Project SEARCH opens employers' eyes to what young people with disabilities can do
More than 20 years ago, Cincinnati Children’s Hospital Medical Center nurse Erin Riehle came up with a novel idea for addressing her hospital’s workforce needs.
Riehle, then the emergency department’s (ED) nursing director, wondered if she could train people with developmental disabilities to fill some of the ED’s high turnover entry-level positions. Could people with disabilities thrive in a workplace with people of all abilities?
“I was struck by how we provide so much medical care to people with disabilities, but what do we do to provide the education and job training that can improve the quality of their lives,” she says.
Riehle and Susie Rutkowski, then a special education director at a nearby career and technical education center, co-founded Project SEARCH in 1996 to help young adults with disabilities find employment.
“We had students in our schools with more serious cognitive disabilities who were having trouble finding places where they could learn the skills they needed,” Rutkowski says. “They were not getting a full work experience in simulated settings, and we were concerned about them getting out there in the real world and falling apart.”
Since its inception, Project SEARCH has opened employers’ eyes to what the developmentally disabled can do.
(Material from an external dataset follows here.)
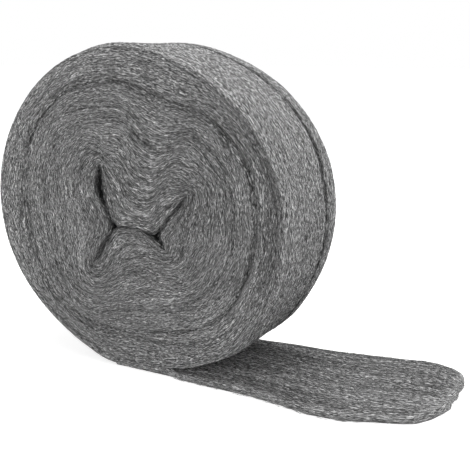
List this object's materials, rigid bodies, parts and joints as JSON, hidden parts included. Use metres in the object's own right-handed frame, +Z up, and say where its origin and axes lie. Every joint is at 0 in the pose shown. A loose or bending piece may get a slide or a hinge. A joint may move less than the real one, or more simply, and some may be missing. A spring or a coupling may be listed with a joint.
{
  "type": "steel wool roll",
  "caption": "Wide ribbon of fine steel wool wound into a thick squashed roll, standing on its rim with its free end lying flat.",
  "frame": {"origin": "on the bench surface straight below the roll's axis, half way across the ribbon's width", "axes": "+Z up, +Y along the roll's axis away from the front face, +X the way the free end runs out"},
  "size_m": [0.3793, 0.1289, 0.2578],
  "materials": {
    "steel_wool": "fine dull steel fibres laid along the ribbon"
  },
  "bodies": {
    "root": {"steel_wool_roll": "steel_wool"}
  },
  "joints": []
}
Today, there are more than 400 Project SEARCH sites, which span across 45 states and into Canada, England, Scotland and Ireland. Each site has a licensing agreement with Cincinnati Children’s Project SEARCH. Institutions that establish partnerships with Project SEARCH commit to certain fidelity standards and agree to follow the model program established at Cincinnati Children’s.
“We are still a department of the hospital, but we exist by going out and providing technical assistance to anyone in the world who is interested in replicating the model,” says Riehle, who is Project SEARCH’s senior director.
Project SEARCH prepares youth between 18 and 21 years of age for entry-level jobs that pay competitive wages. In Cincinnati Children’s case, those jobs include data entry, materials management inventory, patient transport, clerical work or food service. Those are jobs that many people may find boring, perform without enthusiasm and often quit without warning.
“We have a number of high turnover entry-level positions which can be filled with people with disabilities who may be your best employees, because if they are trained in the skills they tend to stay in the position longer,” Riehle observes. Cincinnati Children’s employs 70 young people with developmental disabilities. Some have worked there for 20 years.
“Workforce immersion” is key to the program’s success, the program’s founders say. Student interns spend the entire day at a workplace for about nine months – the equivalent of a full school year. The mantra is professional behavior in the workplace.
“This isn’t a simulated setting, but a real work environment,” Rutkowski observes. “We want the students to take on the persona of actually being an associate or a staff member of the organization because we want the young people to start to act like, feel like, and be like a young worker as opposed to a high school student.”
“When they are in school they know how far they can push their teachers and get away with it,” adds Riehle. “When they come into the business world, we expect them to behave differently and we find every time that they do.”
Because they are embedded in the business, the students – there are typically eight to 12 per class – gain a level of confidence, maturity and familiarity with workplace culture that cannot be achieved with occasional visits to a workplace or simulated work environment.
The interns are on the worksite five days a week with a teacher, job coaches and mentors. They go through three different placements in each company so they can learn different job skills. Interns’ supervisors and co-workers also get some coaching so they are more comfortable with their new colleagues.
The year ends with an individualized job search process in which each student intern works with a team of Project SEARCH partners (including a special education teacher, job coach and vocational rehabilitation counselor) to seek employment that matches their interest and newly acquired job skill.
Most Project SEARCH program sites are in hospitals, but the model is increasingly being implemented at host businesses in other industry sectors.
“Hospitals are awesome because they are like microcosms of the working world,” Rutkowski says. “Erin and I have talked many times about the range of jobs that hospitals offer to people – anything from a cashier in the cafeteria or the food court all the way to very complex work in the emergency department or in clinical sterilization and then everything in between.”
Project SEARCH last year served nearly 4,000 young people with disabilities and more than 75% of the graduates achieved competitive employment.
“I look at that and think it’s pretty good,” Riehle says. “But it still means we are failing one out of four times. We strive every day to get to 100%. That’s the business model.”
While the program helps build youth’s self-esteem and addresses workforce shortages, its promotion of diversity brings added value for Cincinnati Children’s.
“We hear it all the time from the patients and families who walk down our halls,” Riehle says. “People know we are a welcoming environment and that we appreciate diversity. We don’t just talk about it. We do it.”
The program’s founders say Project SEARCH also is helping to eliminate employers’ skepticism and fear about hiring young people with intellectual and developmental disabilities.
Businesses hire Project SEARCH graduates “not just to check a box in diversity, but because of the dedication of these young people to efficiency and quality,” Rutkowski notes.
“The good work and visibility of these young people changes the perception of everyone they encounter,” Riehle says. “They are capable and have the same desire like all of us to be happy and loved and contributing members of society. I’m proud of our outcomes and how we are changing expectations.”